Non tutto era chiaro, anzi ben poco lo era, sulle modalità in cui, nel nuovo mondo per cui gli sfruttati lottavano, si sarebbe organizzata la produzione della vita materiale, ma nitido era il disegno di un mondo senza servi né padroni, senza proprietari e nullatenenti.
Oggi molti di quelli che si considerano eredi del socialismo e del comunismo locuzioni nette come “abolizione della proprietà privata” non sono capaci di pronunciarle, e si limitano ad alludervi. Con una sorta di autocastrazione, accettano di chiamarsi “sinistra”.
Perché accade tutto ciò?
Perché è caduto nel fango e nella vergogna il progetto di comunismo del XX secolo, quello inaugurato dalla Rivoluzione d’Ottobre e che aveva mosso alla lotta e alla speranza milioni e milioni di donne e di uomini in tutto il mondo. Non parlo soltanto della componente maggioritaria di questo grande movimento, della Terza Internazionale staliniana e dei partiti e sindacati che ne furono eredi, parlo di un movimento più vario che comprendeva anche i critici più radicali dello stalinismo. C’è oggi nelle masse popolari, in Italia e altrove, una sfiducia generalizzata nell’azione collettiva che è conseguenza di questa storia e che in Italia sembra aver trovato conferma nelle scelte politiche, negli arricchimenti, negli stili di vita e nei piccoli opportunismi di quelli che furono dirigenti del movimento operaio socialista e comunista e di quelli che se ne proclamano oggi eredi. E' tornato tra i lavoratori l’ “ognun per sé” e le stesse lotte sociali raramente vanno al di là dei ristretti orizzonti sindacali. Io credo che non ci siano prospettive di rinascita finché continuerà la rimozione e non si saprà elaborare non tanto il lutto, ma una spiegazione credibile e una risposta in avanti, cioè un’idea di società.
Non so trovare la parola giusta: “socialismo” e “comunismo” sono usurate (la seconda più della prima), “sinistra” non la trovo appropriata (è di sinistra anche Pannella); ma penso che il mondo abbia bisogno di un nuovo grande movimento di donne e di uomini che innalzi come bandiera l’uguaglianza e metta in discussione i rapporti di produzione, il rapporti tra i sessi e i rapporti di proprietà. Quale che ne sia il nome, bisognerà che noi reduci, con la testimonianza, la memoria, la ricerca e l’impegno di base,  aiutiamo questo movimento a nascere in Italia e nel mondo, senza provare a metterci alla testa.
Perchè Vendola?
Perchè intanto, in politica, abbiamo bisogno di una “sinistra larga”, di una rappresentanza parlamentare e istituzionale ampia capace di frenare il violento attacco ai diritti sociali e con cui dialetticamente interloquire.

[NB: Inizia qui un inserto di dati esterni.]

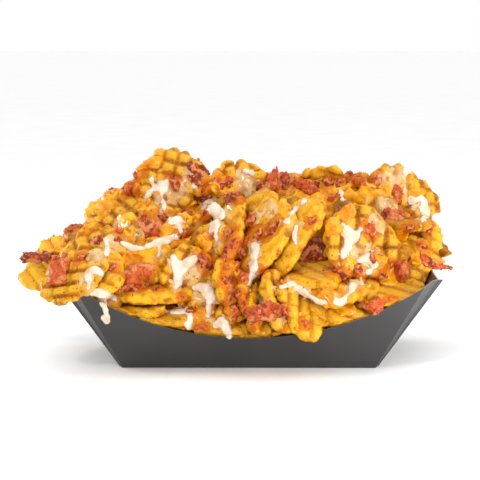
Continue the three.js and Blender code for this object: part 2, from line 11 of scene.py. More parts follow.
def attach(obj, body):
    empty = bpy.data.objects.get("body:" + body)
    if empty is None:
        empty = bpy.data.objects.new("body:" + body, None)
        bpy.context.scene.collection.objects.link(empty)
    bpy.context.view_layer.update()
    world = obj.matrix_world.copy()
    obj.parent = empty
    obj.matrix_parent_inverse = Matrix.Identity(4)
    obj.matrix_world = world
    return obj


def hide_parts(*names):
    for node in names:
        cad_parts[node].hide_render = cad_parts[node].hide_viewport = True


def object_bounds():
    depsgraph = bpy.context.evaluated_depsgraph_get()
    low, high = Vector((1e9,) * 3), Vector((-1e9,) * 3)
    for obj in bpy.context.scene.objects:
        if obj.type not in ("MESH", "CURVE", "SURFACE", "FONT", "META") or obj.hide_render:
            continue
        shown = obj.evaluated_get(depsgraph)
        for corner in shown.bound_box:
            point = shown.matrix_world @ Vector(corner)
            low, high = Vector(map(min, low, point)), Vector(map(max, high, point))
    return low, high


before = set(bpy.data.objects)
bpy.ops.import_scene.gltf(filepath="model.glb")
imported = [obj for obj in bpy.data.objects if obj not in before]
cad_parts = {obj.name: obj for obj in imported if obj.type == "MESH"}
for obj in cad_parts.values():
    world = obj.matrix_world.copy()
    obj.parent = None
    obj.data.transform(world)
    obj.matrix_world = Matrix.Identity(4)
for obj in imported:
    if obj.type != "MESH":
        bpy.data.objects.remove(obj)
CAD_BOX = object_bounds()

MM = 0.001

# The tray, as in the model
TRAY_LENGTH = (152, 220)
TRAY_DEPTH = (90, 150)
TRAY_HEIGHT = 57
DIP_HEIGHT = 20
DIP_REACH = 106
CORNER_CUT = (0.8, 7)
WALL_ROOM = 2.0  # from the tray's outside to the slices inside it

# The heap's core
MOUNDS = (
    ((-58, 2, 38), (62, 45, 47)),
    ((8, 2, 42), (66, 50, 52)),
    ((68, 2, 44), (44, 47, 52)),
)

# The view that the pieces of the front are placed in
VIEW_LIFT = math.radians(12)
VIEW_DISTANCE = 1000
VIEW_AIM = np.array([0, -TRAY_DEPTH[0] / 2, 0.0])
RIDGE_DEPTH = 6
VIEW_BACK = np.array([0, -math.cos(VIEW_LIFT), math.sin(VIEW_LIFT)])
VIEW_UP = np.array([0, math.sin(VIEW_LIFT), math.cos(VIEW_LIFT)])

# Slices of the front: across, up, out, turn, lift, spin, length, width, and how they look:
# o is open lattice, s is shallow ridges, y is bright yellow, b is browner, r hangs over the rim.
FRONT_SLICES = (
    (-47, 110, 4, -8, 14, 50, 47, 41, "o"),
    (-2, 104, 0, 6, 16, -45, 46, 40, "o"),
    (91, 100, 6, 12, 12, -50, 48, 40, "ob"),
    (-78, 92, 4, -22, 38, 15, 44, 38, ""),
    (50, 95, 6, -2, 38, -12, 52, 42, "y"),
    (65, 101, 0, 10, 40, 40, 42, 34, ""),
    (-91, 66, 7, -14, 24, 48, 48, 40, "ob"),
    (-114, 69, 5, -30, 52, 14, 38, 28, "y"),
    (-121, 58, 4, -18, 34, -16, 38, 30, "ry"),
    (-104, 55, 47, -24, 44, 74, 46, 34, "r"),
    (-71, 39, 9, -4, 70, -8, 50, 38, "s"),
    (-58, 48, 7, 6, 76, -4, 48, 38, "s"),
    (-48, 33, 10, 8, 66, 14, 46, 36, "s"),
    (-68, 66, 8, 4, 34, 20, 48, 40, "y"),
    (-48, 82, 4, 6, 40, -10, 44, 36, ""),
    (-32, 49, 13, 10, 6, -60, 48, 38, "ob"),
    (-13, 80, 8, -58, 24, 84, 50, 30, "s"),
    (2, 86, 10, -52, 28, 82, 50, 30, "s"),
    (13, 81, 13, -48, 28, 78, 54, 30, "s"),
    (24, 78, 15, -34, 24, 66, 52, 28, "ys"),
    (-7, 47, 8, 46, 20, 96, 44, 30, ""),
    (7, 34, 12, 54, 26, 104, 46, 30, ""),
    (20, 36, 14, 50, 24, 106, 46, 28, ""),
    (29, 35, 17, 44, 26, 108, 44, 26, "ry"),
    (47, 40, 13, 4, 26, 4, 48, 38, "y"),
    (38, 57, 7, -8, 72, -10, 50, 36, "s"),
    (57, 50, 10, 2, 64, -12, 54, 38, "s"),
    (82, 47, 8, 10, 66, 10, 48, 38, "sb"),
    (68, 73, 13, 6, 8, -58, 50, 40, "ob"),
    (98, 78, 6, 34, 46, 30, 46, 36, "y"),
    (99, 57, 8, 26, 26, 28, 50, 40, "b"),
    (109, 63, 3, 50, 30, -20, 40, 32, ""),
    (-96, 56, 32, -20, 54, 12, 46, 40, ""),
    (-16, 28, 11, 16, 50, 40, 46, 36, "s"),
)
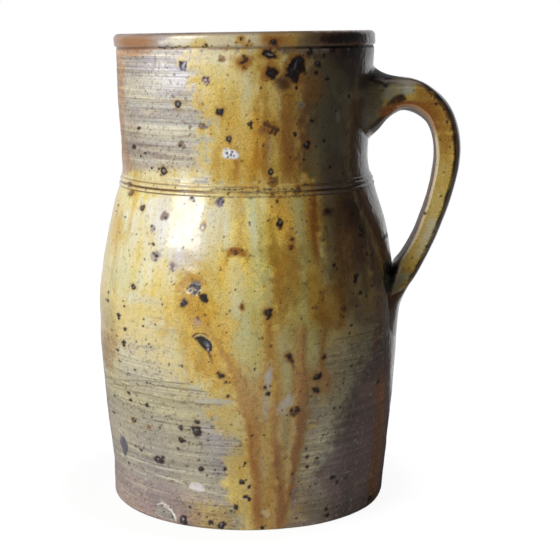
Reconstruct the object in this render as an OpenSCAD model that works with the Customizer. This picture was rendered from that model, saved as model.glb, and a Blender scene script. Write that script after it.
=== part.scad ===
// Stoneware jug: two thrown sections joined under a shoulder cordon, and a pulled strap handle.
// The origin is the middle of the foot, on the surface that it stands on. The handle points along +X.
// The neck is open to its full width, with no spout.

/* [Foot] */
// Radius of the wall where it rises from the rounded foot
foot_r = 74.3; // [70:0.1:77]
// Radius of the rounded edge under the foot
foot_edge_r = 1.5; // [1:0.5:4]
// Height of the line turned round the foot
foot_line_z = 21; // [14:0.5:30]
// Width of that line, which is a quarter as deep
foot_line_w = 1.6; // [0.8:0.1:2.4]
// Thickness of the floor
floor_t = 9; // [6:0.5:13]

/* [Lower section] */
// Height of the seam between the two thrown sections
seam_z = 172.4; // [164:0.1:180]
// Largest radius of the belly
belly_r = 81; // [78:0.1:86]
// Height of the largest radius
belly_z = 103; // [92:1:112]
// Radius of the shoulder at the seam
shoulder_r = 67.3; // [66.5:0.1:71]
// Thickness of the lower section's wall
body_wall = 6.5; // [5:0.1:9]

/* [Neck section] */
// Height of the neck section above the seam
neck_h = 77.6; // [72:0.1:92]
// Radius of the neck at its narrowest
waist_r = 65.8; // [63:0.1:67]
// Height of the narrowest place above the seam
waist_rise = 9.6; // [8:0.2:14]
// Radius of the neck just under the lip
neck_top_r = 68; // [66:0.1:70]
// Thickness of the neck's wall
neck_wall = 5.6; // [4.6:0.1:7.5]

/* [Lip] */
// Height of the lip's band
lip_h = 7.5; // [5:0.5:11]
// How far the lip stands out from the neck
lip_proud = 0.9; // [0.4:0.1:2]
// Radius of the lip's rounded edges
lip_edge_r = 2.4; // [1.2:0.1:2.7]
// Width and depth of the groove under the lip
lip_groove_w = 1.1; // [0.6:0.1:1.6]

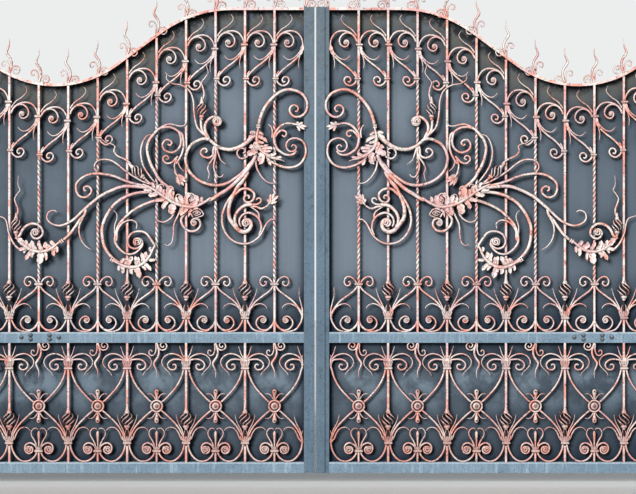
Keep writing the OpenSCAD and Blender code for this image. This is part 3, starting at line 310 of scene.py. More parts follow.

La capacità di leadership e di comunicazione di Vendola ha messo in moto energie nuove, giovanili, e rimotivato tanti disillusi. Forse  quella che oggi Vendola ci propone (e meno che mai, quella di Sel) no è la “rifondazione” di cui noi vecchi compagni comunisti e socialisti, dei tanti filoni e delle tanti correnti, sentiamo la necessità, ma è uno spazio dialettico, garantito dal fatto che sulle questioni fondamentali (i diritti sociali, il lavoro, i diritti civili) il “ragazzo di Puglia” tiene il punto. Vuole candidarsi a premier attraverso le primarie e spera di vincere le elezioni. Non sarebbe male che ci riuscisse ed è l’unico che, nella situazione data, ha qualche speranza contro Berlusconi. In ogni caso la sua candidatura va appoggiata.